● **PROBLEM TO SOLVE**
Give again only the lines beginning with the one that contains "# Domed plug over the screw" and ending with the one that contains "points = [vertex.co"; include both of those lines.

● **DATA EXCERPT**
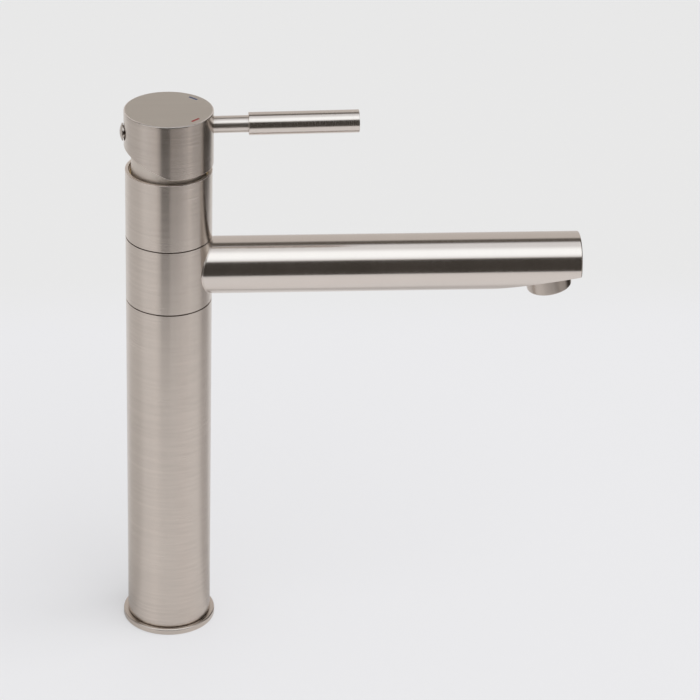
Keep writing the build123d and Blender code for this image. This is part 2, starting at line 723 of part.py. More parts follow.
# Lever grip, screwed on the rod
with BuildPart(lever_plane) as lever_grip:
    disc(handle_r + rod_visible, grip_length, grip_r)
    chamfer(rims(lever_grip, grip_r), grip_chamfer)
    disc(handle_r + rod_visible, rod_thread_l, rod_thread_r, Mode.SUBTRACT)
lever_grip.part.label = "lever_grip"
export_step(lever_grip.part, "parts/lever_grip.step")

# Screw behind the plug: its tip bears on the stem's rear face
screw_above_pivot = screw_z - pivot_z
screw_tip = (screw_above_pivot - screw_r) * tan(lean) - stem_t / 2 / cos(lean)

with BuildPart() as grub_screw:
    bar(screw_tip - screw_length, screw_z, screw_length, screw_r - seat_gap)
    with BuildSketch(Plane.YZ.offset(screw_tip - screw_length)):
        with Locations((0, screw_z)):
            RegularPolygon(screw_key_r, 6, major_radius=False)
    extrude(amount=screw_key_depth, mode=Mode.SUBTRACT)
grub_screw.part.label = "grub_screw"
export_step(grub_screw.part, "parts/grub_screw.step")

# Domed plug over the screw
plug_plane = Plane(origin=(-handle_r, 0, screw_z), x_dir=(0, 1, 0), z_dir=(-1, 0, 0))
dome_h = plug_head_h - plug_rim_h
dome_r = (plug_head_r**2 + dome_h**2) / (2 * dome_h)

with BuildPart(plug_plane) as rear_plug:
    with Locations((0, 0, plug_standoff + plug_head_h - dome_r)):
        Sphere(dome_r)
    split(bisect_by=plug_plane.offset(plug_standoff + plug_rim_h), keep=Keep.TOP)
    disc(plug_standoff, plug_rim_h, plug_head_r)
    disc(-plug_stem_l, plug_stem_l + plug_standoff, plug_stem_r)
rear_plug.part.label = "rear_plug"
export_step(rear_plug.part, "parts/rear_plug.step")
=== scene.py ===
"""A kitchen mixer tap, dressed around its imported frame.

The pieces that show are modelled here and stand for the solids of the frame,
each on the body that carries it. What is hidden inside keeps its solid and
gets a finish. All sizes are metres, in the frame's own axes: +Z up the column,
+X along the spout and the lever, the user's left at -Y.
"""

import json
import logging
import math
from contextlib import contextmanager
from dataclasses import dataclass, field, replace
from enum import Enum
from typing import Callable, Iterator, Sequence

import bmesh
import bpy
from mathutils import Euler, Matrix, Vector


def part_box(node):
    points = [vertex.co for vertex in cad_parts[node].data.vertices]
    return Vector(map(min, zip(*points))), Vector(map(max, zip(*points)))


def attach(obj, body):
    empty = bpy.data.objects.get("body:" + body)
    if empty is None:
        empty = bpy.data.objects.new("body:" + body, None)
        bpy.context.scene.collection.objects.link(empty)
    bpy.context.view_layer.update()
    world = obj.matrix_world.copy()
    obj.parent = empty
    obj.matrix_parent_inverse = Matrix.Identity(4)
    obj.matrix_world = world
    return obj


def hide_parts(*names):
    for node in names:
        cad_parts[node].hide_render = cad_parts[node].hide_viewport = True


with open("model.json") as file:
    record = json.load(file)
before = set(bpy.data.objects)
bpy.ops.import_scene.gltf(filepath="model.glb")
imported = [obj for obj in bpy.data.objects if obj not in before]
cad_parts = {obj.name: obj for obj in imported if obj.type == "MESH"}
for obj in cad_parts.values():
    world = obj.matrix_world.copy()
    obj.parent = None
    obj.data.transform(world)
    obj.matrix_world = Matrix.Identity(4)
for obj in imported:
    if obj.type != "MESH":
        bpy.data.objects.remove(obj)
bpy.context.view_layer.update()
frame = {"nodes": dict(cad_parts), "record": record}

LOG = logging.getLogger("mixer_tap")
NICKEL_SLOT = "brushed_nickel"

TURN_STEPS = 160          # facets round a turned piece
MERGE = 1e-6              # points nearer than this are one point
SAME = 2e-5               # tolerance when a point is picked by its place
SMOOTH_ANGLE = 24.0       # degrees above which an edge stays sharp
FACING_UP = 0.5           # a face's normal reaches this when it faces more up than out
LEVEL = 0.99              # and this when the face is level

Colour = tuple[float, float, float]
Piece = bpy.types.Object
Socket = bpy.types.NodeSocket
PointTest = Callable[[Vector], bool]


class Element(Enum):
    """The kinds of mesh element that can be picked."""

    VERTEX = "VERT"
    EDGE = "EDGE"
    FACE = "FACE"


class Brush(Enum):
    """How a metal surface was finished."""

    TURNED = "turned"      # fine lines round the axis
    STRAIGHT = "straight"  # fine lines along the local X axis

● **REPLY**
# Domed plug over the screw
plug_plane = Plane(origin=(-handle_r, 0, screw_z), x_dir=(0, 1, 0), z_dir=(-1, 0, 0))
dome_h = plug_head_h - plug_rim_h
dome_r = (plug_head_r**2 + dome_h**2) / (2 * dome_h)

with BuildPart(plug_plane) as rear_plug:
    with Locations((0, 0, plug_standoff + plug_head_h - dome_r)):
        Sphere(dome_r)
    split(bisect_by=plug_plane.offset(plug_standoff + plug_rim_h), keep=Keep.TOP)
    disc(plug_standoff, plug_rim_h, plug_head_r)
    disc(-plug_stem_l, plug_stem_l + plug_standoff, plug_stem_r)
rear_plug.part.label = "rear_plug"
export_step(rear_plug.part, "parts/rear_plug.step")
=== scene.py ===
"""A kitchen mixer tap, dressed around its imported frame.

The pieces that show are modelled here and stand for the solids of the frame,
each on the body that carries it. What is hidden inside keeps its solid and
gets a finish. All sizes are metres, in the frame's own axes: +Z up the column,
+X along the spout and the lever, the user's left at -Y.
"""

import json
import logging
import math
from contextlib import contextmanager
from dataclasses import dataclass, field, replace
from enum import Enum
from typing import Callable, Iterator, Sequence

import bmesh
import bpy
from mathutils import Euler, Matrix, Vector


def part_box(node):
    points = [vertex.co for vertex in cad_parts[node].data.vertices]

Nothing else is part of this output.